The finance company, for instance, wants to know about your income and all your other debts, [as well as] dubious assets like the fully depreciated car. But under current laws, the reporting bureau holds only information that demonstrates you've gone off the edge, such as defaults on payments, bankruptcies or court judgments. This is known as negative reporting - a system used in New Zealand and Australia but in few other Western economies.
Veda Advantage (formerly Baycorp) scored itself a publicity coup this week by announcing its new credit score service, where it rates lenders' creditworthiness on a scale from minus 330 to plus 1000. Veda, it turns out, is far from alone in calculating a score to simplify judgment calls for their clients (who include finance companies and businesses) - banks and insurance companies do it too, while rival Dun & Bradstreet scores individuals in Australia.
But how useful are credit scores based on the usually scant negative information which reporting bureaus are allowed to hold and pass on?
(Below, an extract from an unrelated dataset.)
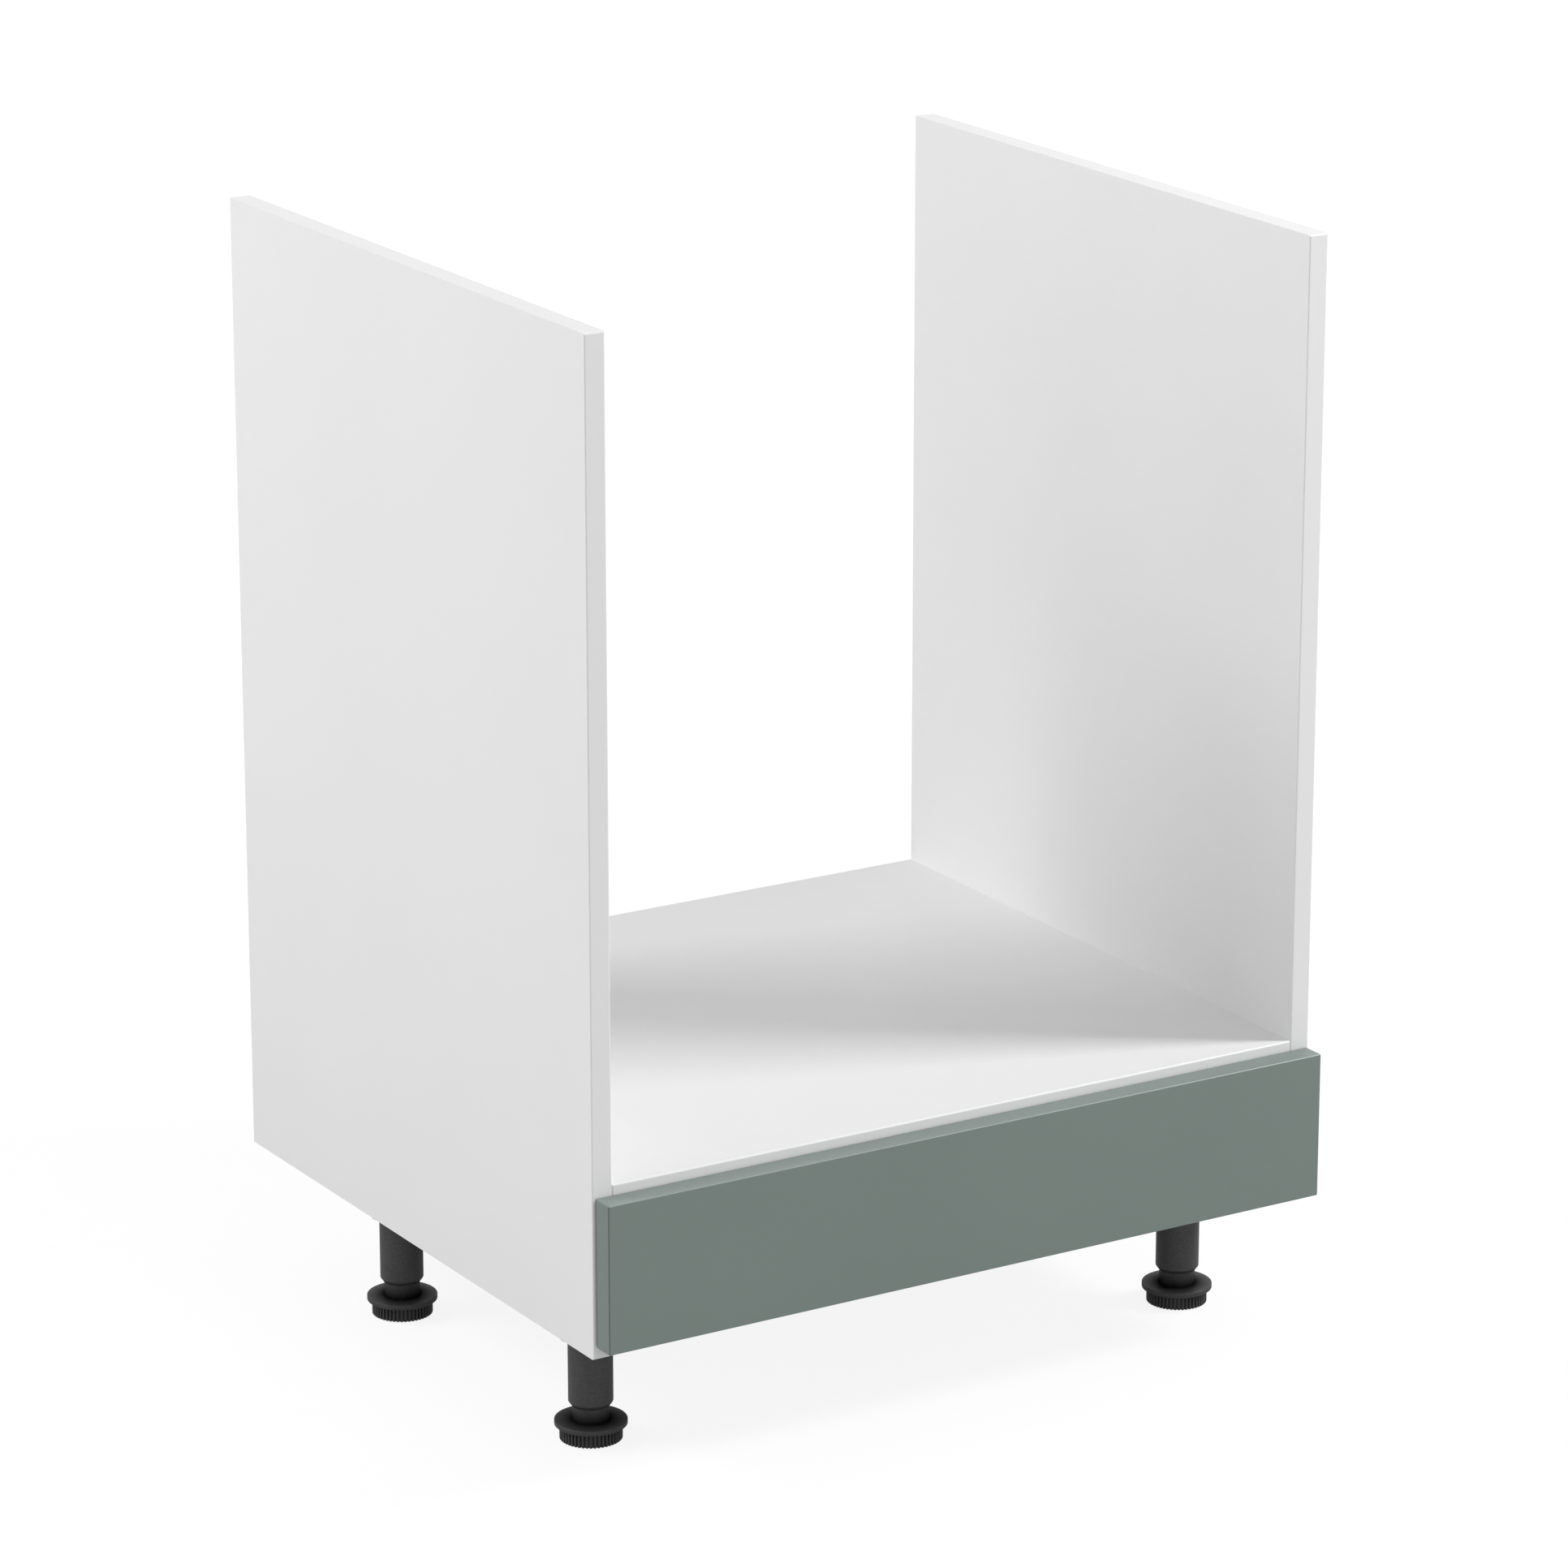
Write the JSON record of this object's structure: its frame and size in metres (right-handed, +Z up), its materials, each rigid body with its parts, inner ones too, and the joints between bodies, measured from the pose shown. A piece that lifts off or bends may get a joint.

Veda's managing director John Roberts says 75 per cent of debtors on its files have no adverse information about them. And while the file will list inquiries made by financiers, it won't show whether the loan proceeded or not.
The announcement (scores will be available from August 2) brought a predictable outcry from those concerned about their freedom to keep schtum about their finances. Feedback on the Herald website included a fair few who railed about the spread of Big Brother and worried that the information could be passed on to employers and otherwise held against them. Some predicted the emergence of a tiered society, with second-class citizens forced from the workforce and, like The Prisoner, dogged through life by a number.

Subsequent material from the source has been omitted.